Then the COB ID will be (0b1100 << 7) | node ID in binary, because 0b1100 is the function code for SDO Receive.

Yes. So for example to configure node 1 you'd send a SDO with COBID 0x601. The node will respond with 0x581. In this case, node 1 does not care who the request comes from, only that it was addressed to node 1. Similarly, it doesn't care who picks up the response, because that is irrelevant. SDO is used to configure one single node, so only that node's id is relevant to the communication.

So the simplest and most common form of SDO communication is just a "ping pong" of 0x601 + 0x581 back and forth between the two nodes involved.

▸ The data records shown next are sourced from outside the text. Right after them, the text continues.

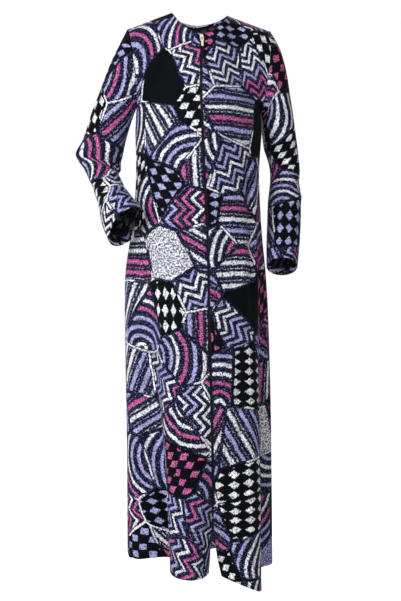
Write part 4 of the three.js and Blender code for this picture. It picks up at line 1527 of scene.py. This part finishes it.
NECK_SPANS = {
    "front_right": (FRONT_COLUMNS - NECK_COLUMNS[-1], FRONT_COLUMNS - 0.4),
    "front_left": (0.4, NECK_COLUMNS[-1]),
    "back": (BACK_HALF_COLUMNS - NECK_COLUMNS[1], BACK_HALF_COLUMNS + NECK_COLUMNS[1]),
}
WHOLE = (0, 1e9)
rows_sewn = []
for name, span in NECK_SPANS.items():
    rows_sewn.append(sew(stitch_line(laid[name], "top", NECK_STITCH, span)))
    rows_sewn.append(sew(stitch_line(laid[name], "bottom", HEM_STITCH, WHOLE)))
for name, side in (("front_right", "right"), ("front_left", "left")):
    rows_sewn.append(sew(stitch_line(laid[name], side, ZIP_STITCH, WHOLE)))
for name in ("sleeve_right", "sleeve_left"):
    rows_sewn.append(sew(stitch_line(laid[name], "top", CUFF_STITCH, WHOLE), closed=True))
sewn = np.concatenate(rows_sewn)
axes = (sewn[:, 3:6], sewn[:, 6:9], sewn[:, 9:12])
beads("edge_stitches", sewn[:, :3], axes, STITCH_SIZE, dark_thread)
print("stitches:", len(sewn))

# %% [markdown]
# ## What each piece was cut to
#
# A pattern cutter wants the flat size of each piece. Each one is laid here as it hangs, so its flat
# places are gathered from its cut, with all its turnings, one piece at a time.

for name, piece in laid.items():
    span = piece["cut"].reshape(-1, 2)

# %% [markdown]
# ## Floor and light
#
# The robe stands out against a plain pale studio. The floor is a large disc, and the world behind
# it is as pale, so no horizon shows.

# %% Studio
FLOOR_HEIGHT = -1.555
FLOOR_RADIUS = 30
FLOOR_COLOR = (0.92, 0.92, 0.92, 1)
# name, place, point it faces, width and height, power
LAMPS = [
    ("key", (-2.2, -2.4, 0.7), (0, 0, -0.6), (1.4, 2.0), 128),
    ("fill", (2.6, -1.8, 0.0), (0, 0, -0.8), (1.5, 2.0), 8),
    ("rim", (0.6, 2.6, 0.9), (0, 0, -0.6), (2.0, 1.0), 30),
]
# how strongly the world lights the robe, and how much the floor adds where the lens sees it
AMBIENT = 0.34
FLOOR_GLOW = 0.6


def pale_floor():
    bm = bmesh.new()
    bmesh.ops.create_circle(bm, cap_ends=True, segments=96, radius=FLOOR_RADIUS)
    bmesh.ops.translate(bm, verts=bm.verts, vec=(0, 0, FLOOR_HEIGHT))
    mesh = finished_mesh("floor", bm)
    material, w, shader = new_material("floor_paint")
    shader["Base Color"].default_value = FLOOR_COLOR
    shader["Roughness"].default_value = 0.7
    shader["Emission Color"].default_value = (1, 1, 1, 1)
    seen_floor = w.add("ShaderNodeLightPath").outputs["Is Camera Ray"]
    w.feed(shader["Emission Strength"], w.times(seen_floor, FLOOR_GLOW))
    mesh.materials.append(material)
    return linked("floor", mesh)


pale_floor()

world = bpy.data.worlds.new("studio")
world.use_nodes = True
scene.world = world
sky = Wiring(world.node_tree)
rays = sky.add("ShaderNodeLightPath").outputs
seen = sky.math("MAXIMUM", rays["Is Camera Ray"], rays["Is Glossy Ray"])
backdrop = world.node_tree.nodes["Background"].inputs
backdrop["Color"].default_value = (1, 1, 1, 1)
sky.feed(backdrop["Strength"], sky.choose(seen, AMBIENT, 1.0))


def soft_light(name, place, target, size, power):
    data = bpy.data.lights.new(name, "AREA")
    data.shape = "RECTANGLE"
    data.size = size[0]
    data.size_y = size[1]
    data.energy = power
    lamp = linked(name, data)
    lamp.location = place
    lamp.rotation_euler = (Vector(target) - Vector(place)).to_track_quat("-Z", "Y").to_euler()


for lamp_row in LAMPS:
    soft_light(*lamp_row)
scene.view_settings.view_transform = "Standard"
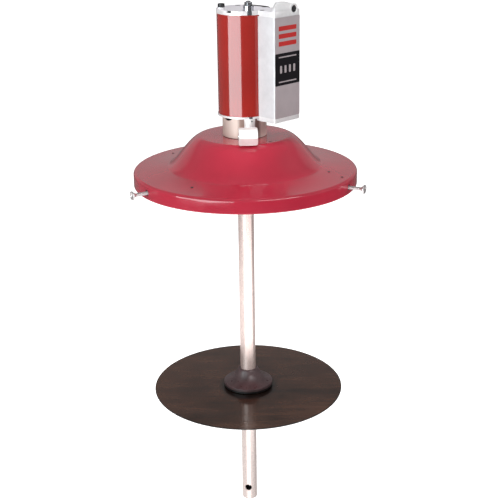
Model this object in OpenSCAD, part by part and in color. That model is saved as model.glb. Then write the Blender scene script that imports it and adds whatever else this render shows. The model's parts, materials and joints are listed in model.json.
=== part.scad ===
// Air-operated grease pump for a drum: air motor on a drum cover, pump tube, follower plate.
// Millimetres, +Z up. The origin lies on the pump axis, where the cover's flange rests on the
// drum's rim. +X is the outward direction of the valve chest.

/* [Drum cover] */
// Outer radius of the cover's skirt
cover_r = 197; // [180:1:215]
// Thickness of the cover's sheet
cover_t = 1.5; // [1.2:0.1:2]
// Height of the skirt below the seat
skirt_h = 23.5; // [20:0.5:30]
// Outer radius of the bend between skirt and flange
rim_r = 5; // [3.5:0.5:7]
// Width of the flat ring that rests on the drum
seat_w = 8; // [6:0.5:12]
// Radius where the flange meets the dome
dome_foot_r = 138; // [132:1:146]
// Rise of the flange between the seat and the dome
flange_rise = 5.9; // [4:0.1:8]
// Height of the dome's top above the seat
dome_h = 60.9; // [54:0.1:68]
// Radius of the dome's flat top
dome_top_r = 76; // [70:1:80]
// Diameter of the small holes in the sheet
pin_hole_d = 2.6; // [2:0.1:3.5]

/* [Thumb screws] */
// Direction of the first thumb screw, in degrees
screw_a = 17.75; // [10:0.25:30]
// Diameter of a thumb screw's thread
screw_d = 6.2; // [5:0.1:7]
// Depth of the thumb screws below the seat
screw_drop = 12; // [10.5:0.5:13]
// Length of thumb screw outside the skirt, up to the head
screw_out = 20; // [16:0.5:24]
// Length of a thumb screw's head
screw_head_l = 9; // [7:0.5:12]
// Diameter of the head's outer end
screw_head_d = 15.5; // [12:0.5:18]
// Length of thumb screw that stands out of its nut, inside the skirt
screw_tip = 4; // [2:0.5:6]
// Diameter of the hole in the skirt round a thumb screw
screw_hole_d = 10.4; // [9:0.1:11]
// Width across the flats of a weld nut
weld_nut_af = 13; // [12.5:0.5:14]
// Thickness of a weld nut
weld_nut_t = 8; // [6:0.5:10]

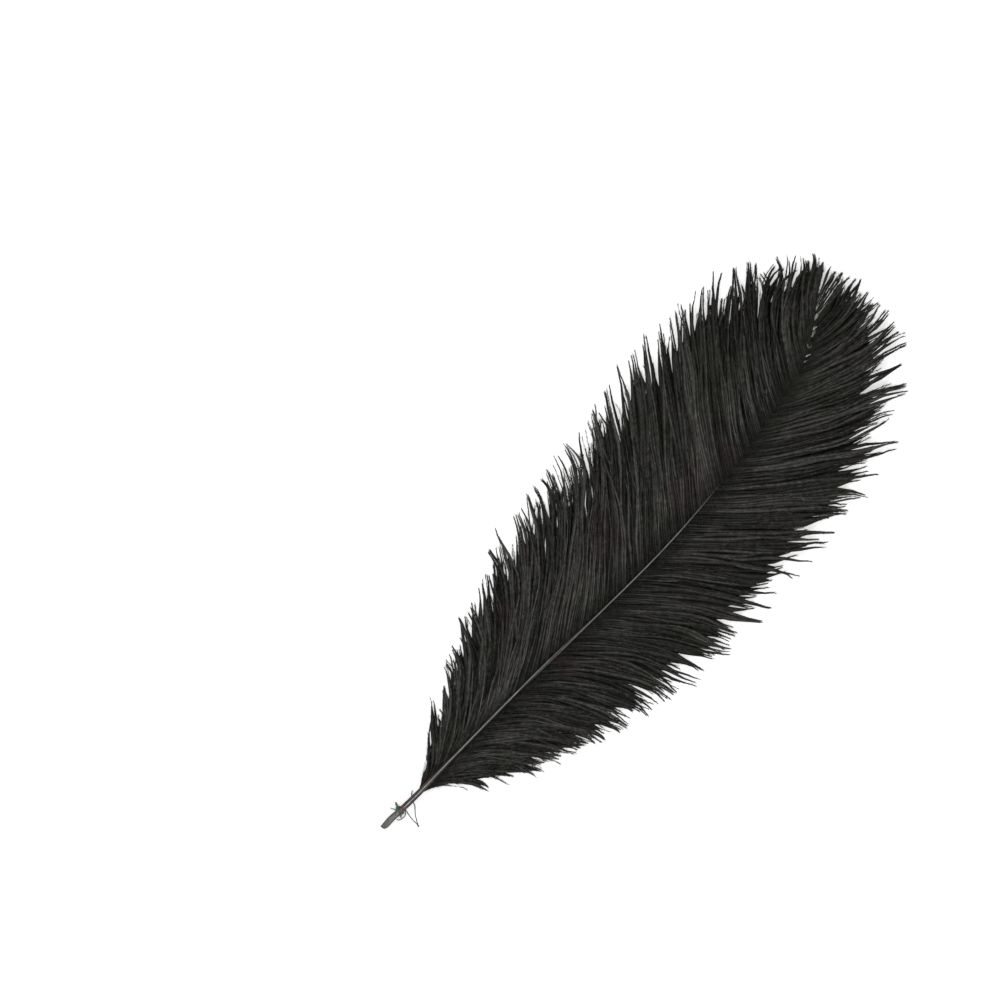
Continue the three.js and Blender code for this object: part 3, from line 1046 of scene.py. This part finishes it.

Other SDO protocol versions exist, in order to utilize the bus more efficiently with less overhead, but that's another story.

Also notably you can re-configure all COBID to something else, what you see in that table is just the standard default settings. For example one node's TPDO must be another node's RPDO or they won't communicate. This pairing and configuration is exactly why CANopen is far from "plug & play", you must typically set up every node on the bus to suit the system design.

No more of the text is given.